Pushing the Boundaries in 2018: Three of the Most Breakable Suited World Records

Caeleb Dressel
Photo Courtesy: Dan D'Addona

By Kevin Donnelly, Swimming World College Intern.

Last week at the Sette Colli Trophy in Rome, Italy, we saw Andrii Govorov break the world record in the men’s 50-meter butterfly. He clocked a new record of 22.27 to smash the old record of 22.43. The significance of the old record was that it was held by Rafael Munoz, who set it back in 2009 during the “suit era” of the sport.

Govorov’s new record leaves 17 long course world records still in the books. Many of these appear to be untouchable at the moment, given the trends of the sport and the athletes competing in those events; however, a few records jump out as some that could fall in the near future. Here are three records to be on the lookout for this coming summer.
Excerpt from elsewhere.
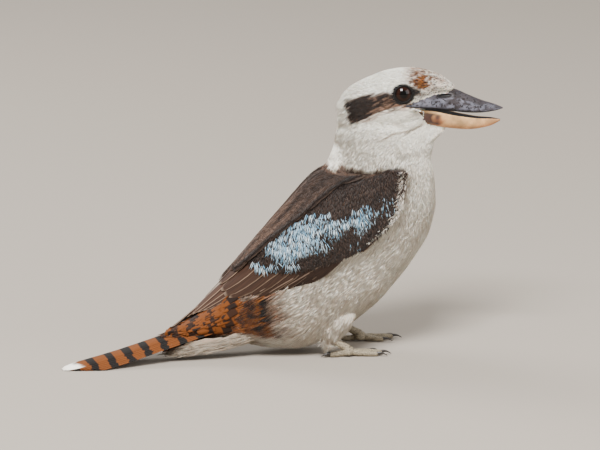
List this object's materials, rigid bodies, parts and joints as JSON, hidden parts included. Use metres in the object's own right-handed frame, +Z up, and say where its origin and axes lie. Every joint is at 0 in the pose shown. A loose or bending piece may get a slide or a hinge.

1. Men’s 100 Butterfly (WR: 49.82, Michael Phelps, 2009)

michael-phelps-200-fly-prelims-2016-olympics

Photo Courtesy: Rob Schumacher-USA TODAY Sports

Ever since Michael Phelps and Milorad Cavic cracked the 50-second barrier back in Rome at the 2009 World Championships, nobody else had truly come close to their wake. It appeared that record would be safe for quite a while. That is, until Caeleb Dressel took to the pool at the 2017 World Championships in Budapest, winning gold in the event with a time of 49.86.

Dressel won the NCAA title in the 100-yard butterfly this year in a new American Record of 42.80, far faster than the time in which he won the year prior, which could mean that his butterfly has improved even more since his 49.86 from last summer. If that’s the case, it wouldn’t be surprising at all to see Dressel down that mark.

2. Women’s 4×200 Freestyle Relay (WR: 7:42.08, China, 2009)

leah-smith-mallory-comerford-melanie-margalis-katie-ledecky-usa-medal

Photo Courtesy: SIPA USA

Both the men’s and the women’s 200 freestyles and 4×200 freestyle relay records are still in the books from the suit era; however, the women’s 4×200 appears to be the most attainable record. Last summer at the 2017 World Championships, Team USA won the race with a time of 7:43.39, which means that each swimmer would only need to drop about four tenths of a second to get under the current record.

With Katie Ledecky in peak form and potentially working her way well under the 1:54 barrier on her split (she split a 1:54.02 anchoring Team USA last summer), this record could easily fall. Even then, it’ll take four strong legs to crack the mark.

3. Men’s 50 Freestyle (WR: 20.91, Cesar Cielo, 2009)

Cesar Cielo 100 free semis Doha 2014

Photo Courtesy: FINA Doha 2014

Cesar Cielo‘s 20.91 remains one of the most impressive marks on the record book, as the sheer thought of anyone being capable of swimming under 21 seconds in a long course 50 free seems nearly impossible to most of the swimming community.

But Dressel has made the impossible appear feasible in a short-course pool. After his success at the 2017 World Championships, it’s not unlikely that he does it again this summer. With a best time of 21.15 in meters and a mind-boggling 17.63 in yards (nearly a second faster than anyone else has ever been), Dressel could easily become the next man under 21 seconds – perhaps even the next man under the world record mark.

All commentaries are the opinion of the author and do not necessarily reflect the views of Swimming World Magazine nor its staff.